Wear no overcoat, overshoes, nor gloves; in their place wear a sufficiently heavy suit when it is warm, so as to have enough on when it is cold. By wearing a chest protector fore and aft of the lungs, made of chamois and flannel, over the under-garment and under the shirt, you will never take cold through your lungs.

Have good, thick-soled boots—and always of the same thickness—and you will not take cold through your feet.

Have a hat always of the same weight, and that should be light, with ventilators in the top or sides. If you do not wear your hat at the lunch table, or in your place of business, you will not catch cold in your head.

A large list of accessories accompany the above:—

Never sit at your desk or home fireside with the same coat which you use on the street. In its place have one 50 per cent lighter for such occasions and positions.

Never sleep in your under-garments, nor in any other clothing that you carry during the day. The reason is strong and obvious. Your covering in the course of the day receives all the perspiration and surface deposit of the skin, which amounts to considerable in sixteen hours. This must have a chance to escape or be absorbed by the air. The amount is only increased by wearing the same garments at night. Have a good warm night-shirt, and a clean one at least every week.

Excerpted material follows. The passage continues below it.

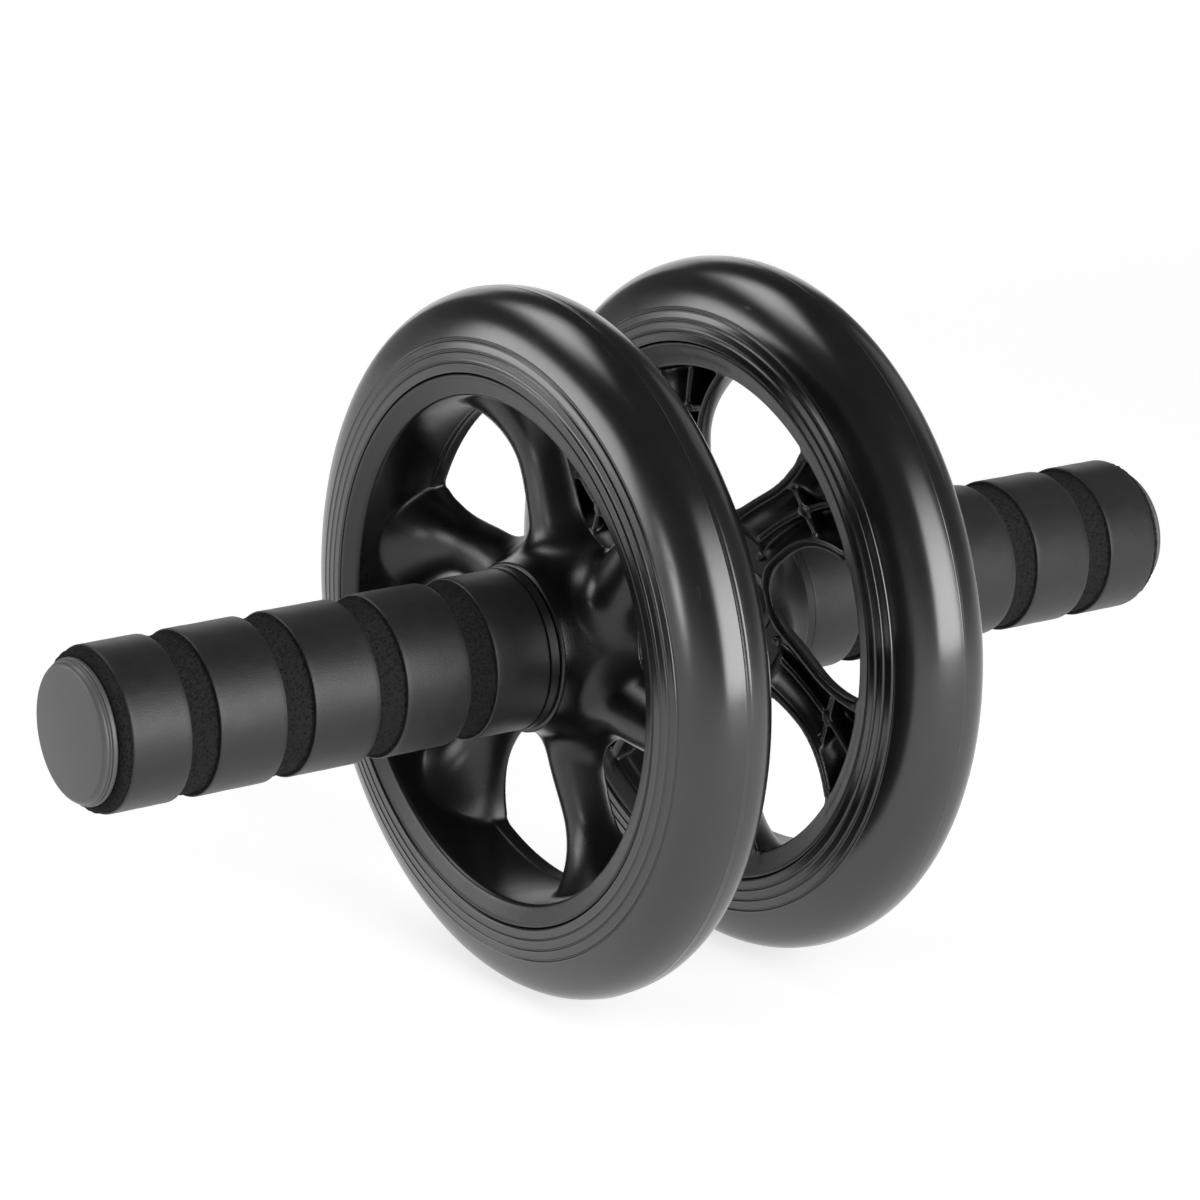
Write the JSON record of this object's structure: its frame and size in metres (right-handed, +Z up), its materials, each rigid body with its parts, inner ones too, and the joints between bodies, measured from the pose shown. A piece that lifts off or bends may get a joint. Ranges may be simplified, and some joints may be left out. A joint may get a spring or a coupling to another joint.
{
  "type": "ab wheel roller",
  "caption": "Twin-wheel exercise roller: spoked wheels with round-crowned tyres turn freely on one axle between two banded foam handles.",
  "frame": {"origin": "middle of the axle, on its centre line, halfway between the two wheels", "axes": "+X along the axle towards the right handle, +Z up; the wheels stand on the plane Z = -0.09"},
  "size_m": [0.3272, 0.18, 0.18],
  "materials": {
    "rod_steel": "bright drawn rod",
    "tube_steel": "satin, lightly oiled",
    "rim_plastic": "black moulding, soft gloss",
    "tyre_rubber": "black, glossy moulded skin",
    "nylon": "natural white, matt",
    "core_plastic": "black, satin",
    "foam": "dark grey skinned foam, satin, open cells in the bands",
    "zinc_steel": "zinc plated",
    "cap_plastic": "dark grey, satin, fine grain"
  },
  "bodies": {
    "axle": {"axle_rod": "rod_steel", "centre_spacer": "tube_steel", "left_thrust_washer": "nylon", "right_thrust_washer": "nylon", "left_handle_core": "core_plastic", "right_handle_core": "core_plastic", "left_foam_grip": "foam", "right_foam_grip": "foam", "left_axle_washer": "zinc_steel", "right_axle_washer": "zinc_steel", "left_axle_nut": "zinc_steel", "right_axle_nut": "zinc_steel", "left_end_cap": "cap_plastic", "right_end_cap": "cap_plastic"},
    "left_wheel": {"left_rim": "rim_plastic", "left_tyre": "tyre_rubber", "left_hub_bush": "nylon"},
    "right_wheel": {"right_rim": "rim_plastic", "right_tyre": "tyre_rubber", "right_hub_bush": "nylon"}
  },
  "joints": [
    {"name": "left_wheel_spin", "type": "hinge", "parent": "axle", "child": "left_wheel", "pos_m": [-0.0323, 0, 0], "axis": [1, 0, 0], "continuous": true},
    {"name": "right_wheel_spin", "type": "hinge", "parent": "axle", "child": "right_wheel", "pos_m": [0.0323, 0, 0], "axis": [1, 0, 0], "continuous": true}
  ]
}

Do not sleep in a room without having the windows down from the top to some extent. If there be six, lower three of them.

If you sleep with a companion and do not know anything about animal magnetism, find out through someone who does know. Ascertain which of you is more positive, and govern yourself accordingly. I find best results for me in sleeping with my head north, and on the west side of a negative companion. This principle of magnetism is too little observed. Yet it applies to all persons at all times. Naturally some individuals are more magnetic than others, that is, more positive. Usually, if not always, the more masculine, swarthy, is the more positive, while the light-haired and eyed are negative. Sleep invariably with your head towards the north if you are positive, towards the west if you are negative, but never in any case towards the east or south.

These conclusions are based wholly on scientific reasons, and anyone who understands physics will see the cogency of our statements.

As a preventative against anything that has once been in my stomach rising and remaining on the tongue, I use a piece of ordinary whalebone to curry it every morning, from end to end. This will tend to purify the breath, sweeten the mouth, and aid mastication.

My tooth brush, after using, is so thoroughly cleansed and dried that anyone acquainted with the facts would hardly believe it had been used.

There are millions of particles of dust, atoms, microbes, or any other name you may use, that collect upon your person and clothing hourly. If your garments be tattered and torn, or patched and glazed, this will not shorten your life or lessen your appetite; but I assure you, if you will use up a 15-cent whisk-broom twice a year, in brushing yourself from head to foot before each meal, there will be less to fall upon your food, and thus find its way to your stomach, and your days will be prolonged in exact ratio.